Connor Brown scored a short-handed goal and also into an empty net for Ottawa (16-26-4), which won a second straight on the road.

Josh Norris had a goal and an assist and Brady Tkachuk also scored for the Sens. Ottawa goaltender Matt Murray made 26 save for the win.

“We’re not looking at the standings right now,” Norris said. “It’s just take it game by game.”

Ottawa leads the season series with the Flames 6-2-0 with a game remaining.

“I think we just match up well against them,” Norris said. “We have a lot of guys who can really fly up and down the ice.

“We’ve gotten really good goaltending against them this year. That obviously helps.”

Elias Lindholm and Michael Stone countered for the Flames (19-23-3), whose window for a playoff berth is closing. Jacob Markstrom stopped 16-of-19 shots in the loss.

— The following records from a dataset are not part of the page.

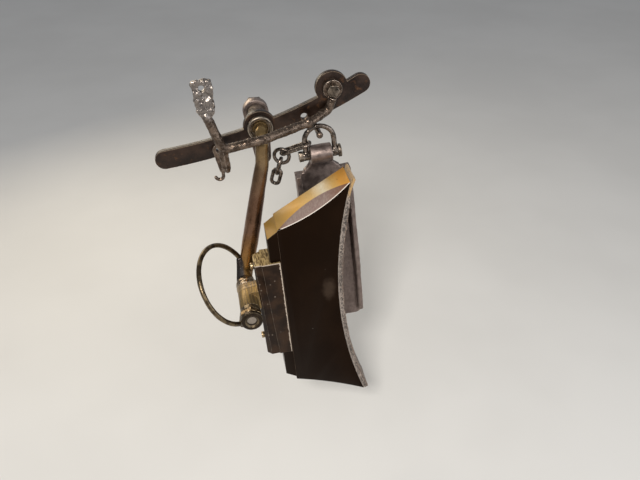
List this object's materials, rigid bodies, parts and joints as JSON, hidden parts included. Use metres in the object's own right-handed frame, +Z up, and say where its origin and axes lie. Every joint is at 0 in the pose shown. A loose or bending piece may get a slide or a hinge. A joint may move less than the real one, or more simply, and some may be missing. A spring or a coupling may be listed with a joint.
{
  "type": "stagecoach wheel brake gear",
  "caption": "Wheel brake of a horse-drawn coach: wood block faced with leather on a swinging forged arm, with its guard iron, bearing, pull lever and hanging drag shoe.",
  "frame": {"origin": "midway between the sill iron's two bolts, on its back face", "axes": "+X towards the wheel that is braked, +Y inwards under the coach, +Z up"},
  "size_m": [0.2775, 0.1972, 0.4904],
  "materials": {
    "black_iron": "black paint worn bright at the edges",
    "forged_iron": "hammered, dark brown",
    "brown_iron": "smooth, brown, rubbed",
    "worn_steel": "worn, slightly rusty",
    "dark_steel": "dark, rubbed bright on the bends",
    "black_lacquer": "gloss black lacquer on wood",
    "worn_leather": "rough, grey-brown, fibrous"
  },
  "bodies": {
    "frame": {"sill_iron": "black_iron", "bearing": "worn_steel", "keeper_iron": "forged_iron", "keeper_bolt": "forged_iron", "strap_hook": "forged_iron"},
    "arm": {"brake_arm": "brown_iron", "pin_ring": "worn_steel", "pin_nut": "worn_steel", "bow": "brown_iron", "lever": "forged_iron", "lever_nut": "worn_steel"},
    "shoe": {"brake_block": "black_lacquer", "facing": "worn_leather", "packing": "black_lacquer", "holder": "black_iron", "clamp_bolts": "worn_steel"},
    "shackle": {"shackle": "forged_iron", "shackle_pin": "worn_steel", "chain": "dark_steel"},
    "drag_shoe": {"drag_shoe": "forged_iron"}
  },
  "joints": [
    {"name": "arm_swing", "type": "hinge", "parent": "frame", "child": "arm", "pos_m": [-0.002, 0, 0.008], "axis": [0, -1, 0], "range_deg": [-8, 6]},
    {"name": "block_swivel", "type": "hinge", "parent": "arm", "child": "shoe", "pos_m": [-0.036, -0.08, -0.206], "axis": [0, -1, 0], "range_deg": [-6, 6]},
    {"name": "shackle_swing", "type": "hinge", "parent": "frame", "child": "shackle", "pos_m": [0.071, -0.021, 0.0014], "axis": [0, -1, 0], "range_deg": [-12, 6]},
    {"name": "drag_shoe_swing", "type": "hinge", "parent": "shackle", "child": "drag_shoe", "pos_m": [0.07424, -0.021, -0.02943], "axis": [0.9945, 0, 0.1045], "range_deg": [-2, 40]}
  ]
}
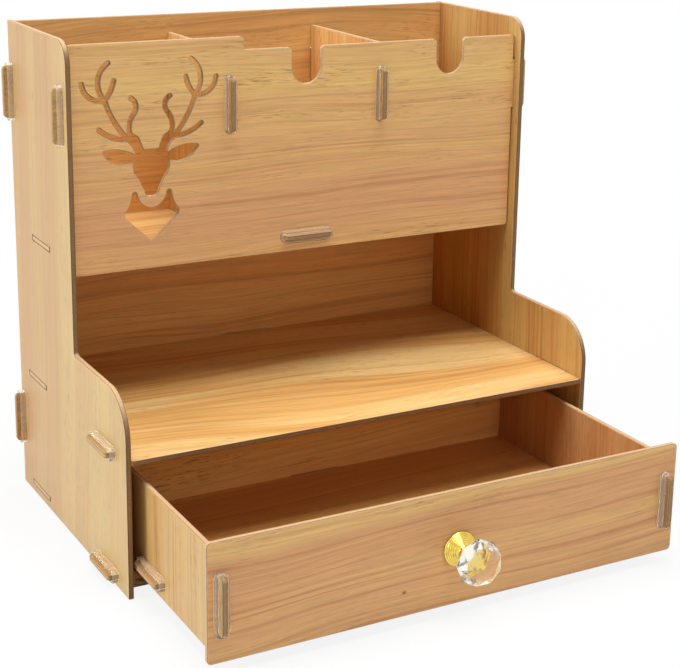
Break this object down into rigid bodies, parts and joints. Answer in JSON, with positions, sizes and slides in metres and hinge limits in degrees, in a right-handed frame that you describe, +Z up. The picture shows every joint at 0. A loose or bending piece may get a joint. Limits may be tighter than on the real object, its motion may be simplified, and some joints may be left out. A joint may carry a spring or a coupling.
{
  "type": "desk organizer",
  "caption": "Slot-together board desk organizer: pen compartments behind a front panel pierced with a stag head, an open shelf and a drawer with a crystal knob.",
  "frame": {"origin": "centre of the base of the bounding box, on the desk, with the drawer drawn part way out as stored", "axes": "+X to the right as seen from the front, +Y to the back, +Z up; the drawer opens towards -Y"},
  "size_m": [0.3324, 0.325, 0.312],
  "materials": {
    "side_laminate": "satin printed wood laminate with upright grain",
    "front_laminate": "satin printed wood laminate with level grain",
    "board_laminate": "satin printed wood laminate",
    "clear_plastic": "clear moulded plastic",
    "knob_brass": "polished",
    "knob_crystal": "cut and polished, faceted",
    "screw_steel": "bright zinc plated"
  },
  "bodies": {
    "cabinet": {"left_side": "side_laminate", "right_side": "side_laminate", "back_panel": "board_laminate", "pierced_front_panel": "front_laminate", "left_divider": "board_laminate", "right_divider": "board_laminate", "compartment_floor": "board_laminate", "shelf": "board_laminate", "bottom_board": "board_laminate", "front_panel_clips": "clear_plastic", "back_panel_upper_clips": "clear_plastic", "back_panel_lower_clips": "clear_plastic", "shelf_clips": "clear_plastic", "bottom_board_clips": "clear_plastic", "divider_clips": "clear_plastic", "floor_clip": "clear_plastic"},
    "drawer": {"drawer_front": "front_laminate", "drawer_left_side": "side_laminate", "drawer_right_side": "side_laminate", "drawer_back": "board_laminate", "drawer_bottom": "board_laminate", "drawer_front_clips": "clear_plastic", "drawer_bottom_clips": "clear_plastic", "drawer_back_clips": "clear_plastic", "knob_base": "knob_brass", "knob_crystal": "knob_crystal", "knob_screw": "screw_steel"}
  },
  "joints": [
    {"name": "drawer_slide", "type": "slide", "parent": "cabinet", "child": "drawer", "axis": [0, -1, 0], "range_m": [-0.101, 0.045]}
  ]
}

The Montreal Canadiens hold down the fourth and final playoff berth in the North Division. Montreal lost 4-1 to the Edmonton Oilers on Monday, but remained six points ahead of Calgary.

“Montreal lost I think I saw, so a little bit of hope,” Flames forward Milan Lucic said. “But we’ve got to stop hoping and start winning some games.”

The Flames have 11 games remaining in the regular season, but three games in four days against the visiting Habs starting Friday will likely determine if Calgary sees the post-season or plays out the string.

Calgary was careless with the puck Monday with 18 giveaways to Ottawa’s nine.

“There was three or four guys who were good players who turned the puck over several times tonight,” Flames head coach Darryl Sutter said.

“I think their defence was a lot quicker than ours, but our defence played a really slow game.”

Stone pulled the Flames within a goal at 10:47 of the third with a slapshot through traffic from the point.

Flames forward Matthew Tkachuk fell and lost the puck skating the puck out of Calgary’s zone for Brown to corral and produce the empty-net goal.

Norris converted an Ottawa man advantage wiring the puck over Markstrom’s glove at 7:52 for a 3-1 lead. 

Calgary didn’t score on a power play late in the second period, nor did it during consecutive Ottawa minors early in the third.

“The power play was too slow,” Sutter said. “Passed the puck too slow.”

The Flames gave up a short-handed goal to the visitors with 56 seconds remaining in the second period to trail 2-1.

Brown scored his third short-handed goal of the season backhanding in a rebound on a 2-on-1 with Nick Paul. Brown had intercepted a Noah Hanifin pass in the defensive zone to start the rush.

Lindholm pulled the hosts even at 11:23 of the first period for his fourth goal and eighth point in his last six games. 

Murray made the initial stop on the Swede, but the puck trickled between the goaltender’s pads for Lindholm to shovel in on a second effort.

A Flames turnover on the offensive blue-line and another along the boards in their own end led to Tkachuk’s goal at 9:50. 

The Senator caged an errant Juuso Valimaki pass and roofed a wrist shot over Markstrom.

Calgary’s Brett Ritchie and Ottawa’s Josh Brown fought at the end of the first period.

Notes: A pre-game ceremony at the Saddledome celebrated Lucic reaching a career 1,000 games April 13 while the Flames were on a road trip. The Flames all wore Lucic’s name and No. 17 in warmup . . . . . Ottawa’s Norris has three goals and five assists in his last five games.